## Given information
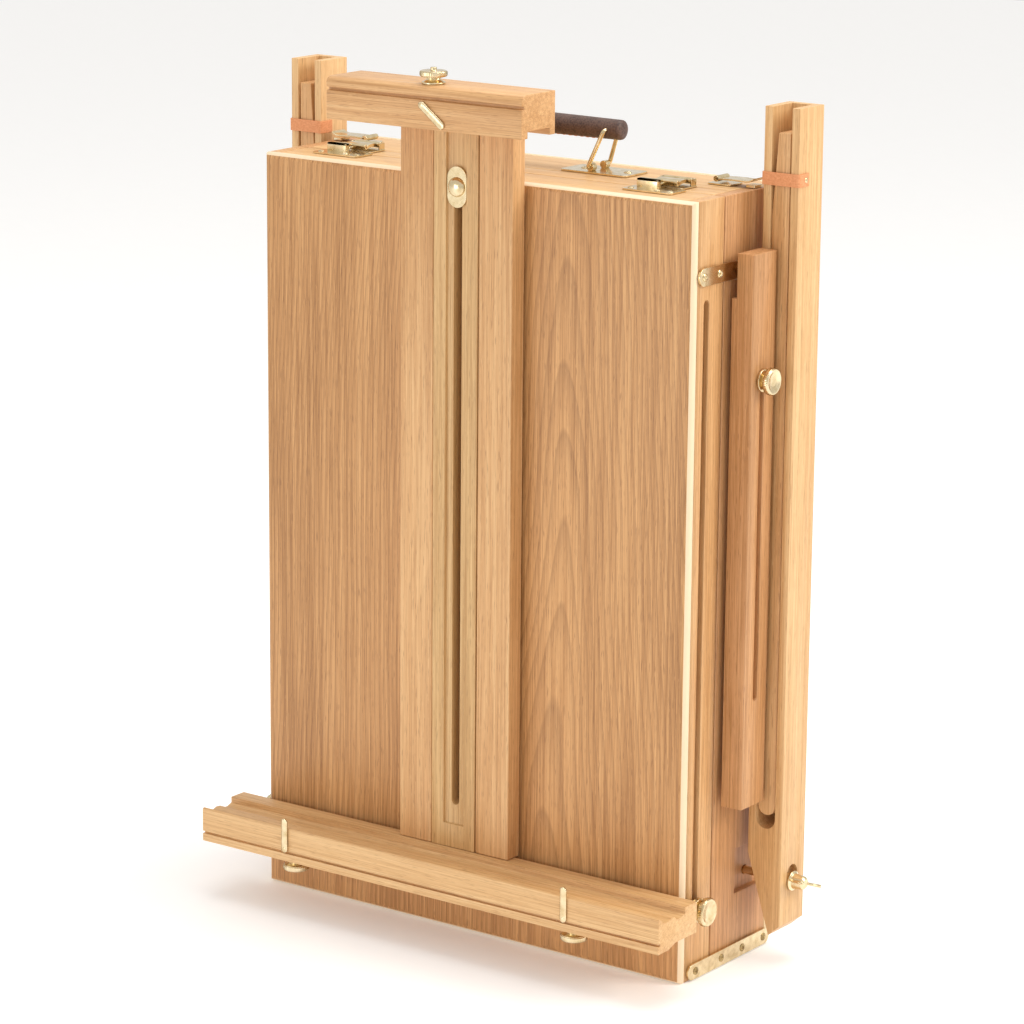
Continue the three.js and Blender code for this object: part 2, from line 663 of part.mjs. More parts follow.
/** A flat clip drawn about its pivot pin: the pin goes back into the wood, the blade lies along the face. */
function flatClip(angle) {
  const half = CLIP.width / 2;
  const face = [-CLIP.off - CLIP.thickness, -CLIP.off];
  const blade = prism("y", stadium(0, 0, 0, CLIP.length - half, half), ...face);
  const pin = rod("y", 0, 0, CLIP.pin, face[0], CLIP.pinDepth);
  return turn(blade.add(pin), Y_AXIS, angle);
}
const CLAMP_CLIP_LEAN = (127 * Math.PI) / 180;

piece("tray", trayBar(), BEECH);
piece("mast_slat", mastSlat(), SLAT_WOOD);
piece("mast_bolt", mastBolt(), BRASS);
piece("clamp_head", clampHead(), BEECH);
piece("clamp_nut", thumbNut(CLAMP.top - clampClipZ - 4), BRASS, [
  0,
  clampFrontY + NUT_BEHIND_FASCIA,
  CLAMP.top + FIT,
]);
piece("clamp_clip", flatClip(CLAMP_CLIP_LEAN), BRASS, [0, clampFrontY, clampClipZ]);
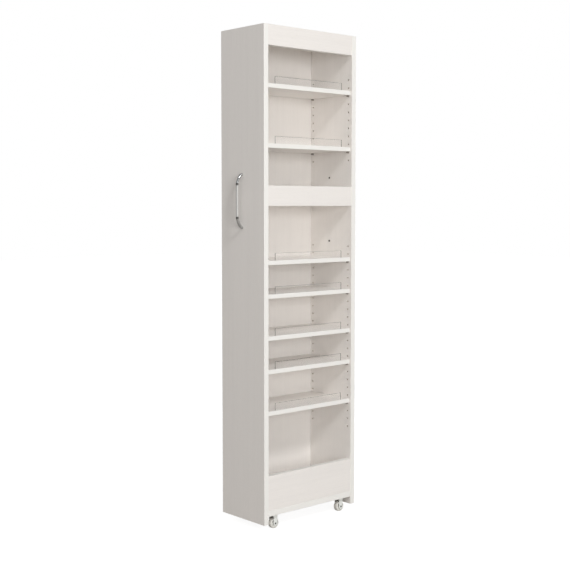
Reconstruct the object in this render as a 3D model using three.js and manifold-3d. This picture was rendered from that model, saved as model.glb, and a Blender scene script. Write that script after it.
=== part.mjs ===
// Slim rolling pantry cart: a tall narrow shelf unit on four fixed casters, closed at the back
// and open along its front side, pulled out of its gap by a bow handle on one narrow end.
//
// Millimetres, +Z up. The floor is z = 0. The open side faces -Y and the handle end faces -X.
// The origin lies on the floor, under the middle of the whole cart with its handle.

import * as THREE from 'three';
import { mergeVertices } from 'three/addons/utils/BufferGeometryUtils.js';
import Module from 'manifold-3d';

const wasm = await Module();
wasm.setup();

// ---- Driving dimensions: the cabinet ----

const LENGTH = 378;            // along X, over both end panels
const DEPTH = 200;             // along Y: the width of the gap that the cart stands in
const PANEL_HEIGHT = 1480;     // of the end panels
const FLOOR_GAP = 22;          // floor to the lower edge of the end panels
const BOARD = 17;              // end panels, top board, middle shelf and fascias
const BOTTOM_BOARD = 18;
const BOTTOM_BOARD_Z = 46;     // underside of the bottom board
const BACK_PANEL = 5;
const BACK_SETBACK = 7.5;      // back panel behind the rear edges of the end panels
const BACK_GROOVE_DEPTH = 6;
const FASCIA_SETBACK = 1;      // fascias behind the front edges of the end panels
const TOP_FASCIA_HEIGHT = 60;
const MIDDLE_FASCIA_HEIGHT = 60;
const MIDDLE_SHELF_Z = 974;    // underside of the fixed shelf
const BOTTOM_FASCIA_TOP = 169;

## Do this
Restate the data above word for word, please.

## Answer to the exercise
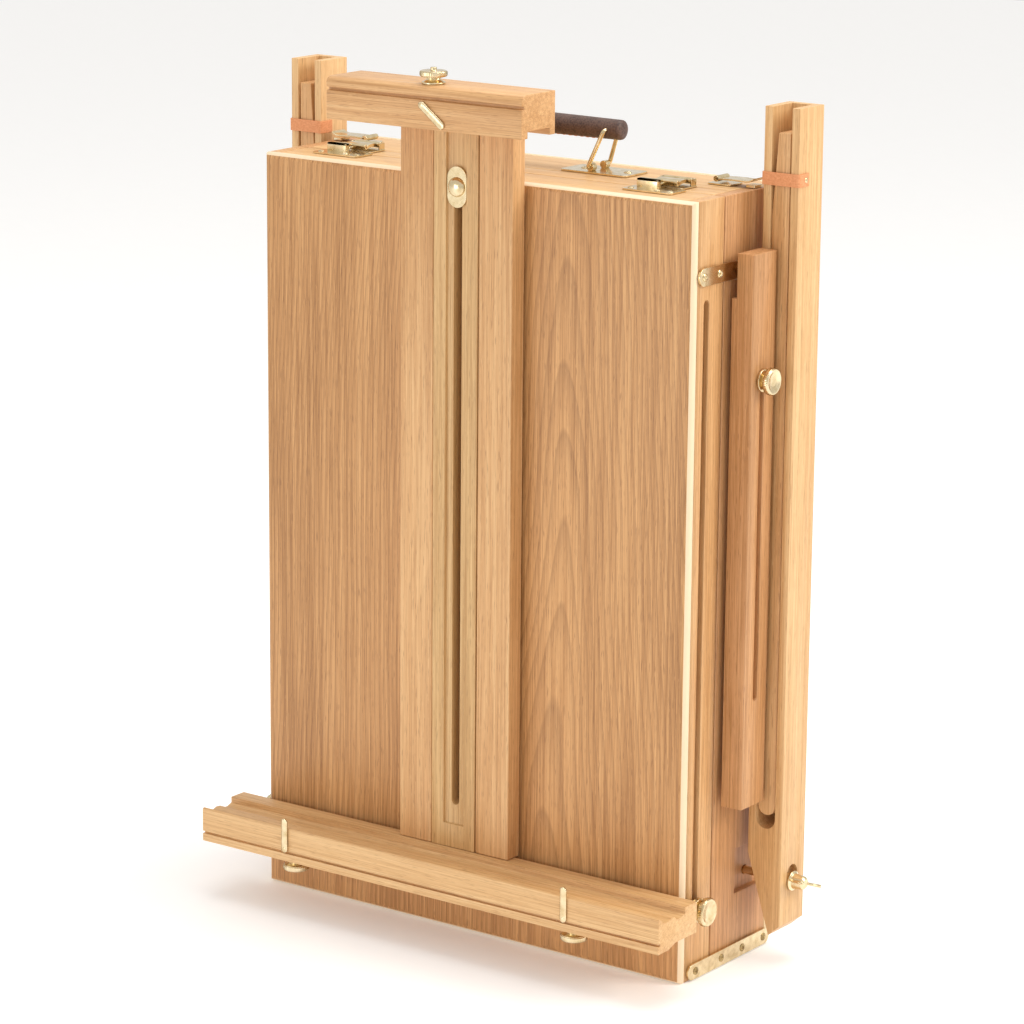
Continue the three.js and Blender code for this object: part 2, from line 663 of part.mjs. More parts follow.
/** A flat clip drawn about its pivot pin: the pin goes back into the wood, the blade lies along the face. */
function flatClip(angle) {
  const half = CLIP.width / 2;
  const face = [-CLIP.off - CLIP.thickness, -CLIP.off];
  const blade = prism("y", stadium(0, 0, 0, CLIP.length - half, half), ...face);
  const pin = rod("y", 0, 0, CLIP.pin, face[0], CLIP.pinDepth);
  return turn(blade.add(pin), Y_AXIS, angle);
}
const CLAMP_CLIP_LEAN = (127 * Math.PI) / 180;

piece("tray", trayBar(), BEECH);
piece("mast_slat", mastSlat(), SLAT_WOOD);
piece("mast_bolt", mastBolt(), BRASS);
piece("clamp_head", clampHead(), BEECH);
piece("clamp_nut", thumbNut(CLAMP.top - clampClipZ - 4), BRASS, [
  0,
  clampFrontY + NUT_BEHIND_FASCIA,
  CLAMP.top + FIT,
]);
piece("clamp_clip", flatClip(CLAMP_CLIP_LEAN), BRASS, [0, clampFrontY, clampClipZ]);
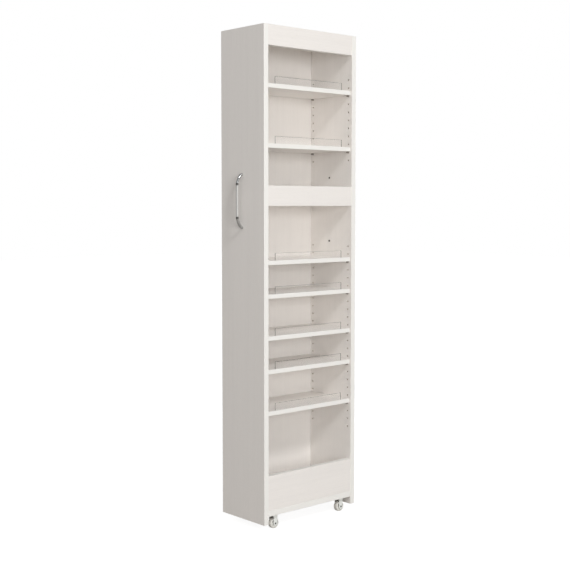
Reconstruct the object in this render as a 3D model using three.js and manifold-3d. This picture was rendered from that model, saved as model.glb, and a Blender scene script. Write that script after it.
=== part.mjs ===
// Slim rolling pantry cart: a tall narrow shelf unit on four fixed casters, closed at the back
// and open along its front side, pulled out of its gap by a bow handle on one narrow end.
//
// Millimetres, +Z up. The floor is z = 0. The open side faces -Y and the handle end faces -X.
// The origin lies on the floor, under the middle of the whole cart with its handle.

import * as THREE from 'three';
import { mergeVertices } from 'three/addons/utils/BufferGeometryUtils.js';
import Module from 'manifold-3d';

const wasm = await Module();
wasm.setup();

// ---- Driving dimensions: the cabinet ----

const LENGTH = 378;            // along X, over both end panels
const DEPTH = 200;             // along Y: the width of the gap that the cart stands in
const PANEL_HEIGHT = 1480;     // of the end panels
const FLOOR_GAP = 22;          // floor to the lower edge of the end panels
const BOARD = 17;              // end panels, top board, middle shelf and fascias
const BOTTOM_BOARD = 18;
const BOTTOM_BOARD_Z = 46;     // underside of the bottom board
const BACK_PANEL = 5;
const BACK_SETBACK = 7.5;      // back panel behind the rear edges of the end panels
const BACK_GROOVE_DEPTH = 6;
const FASCIA_SETBACK = 1;      // fascias behind the front edges of the end panels
const TOP_FASCIA_HEIGHT = 60;
const MIDDLE_FASCIA_HEIGHT = 60;
const MIDDLE_SHELF_Z = 974;    // underside of the fixed shelf
const BOTTOM_FASCIA_TOP = 169;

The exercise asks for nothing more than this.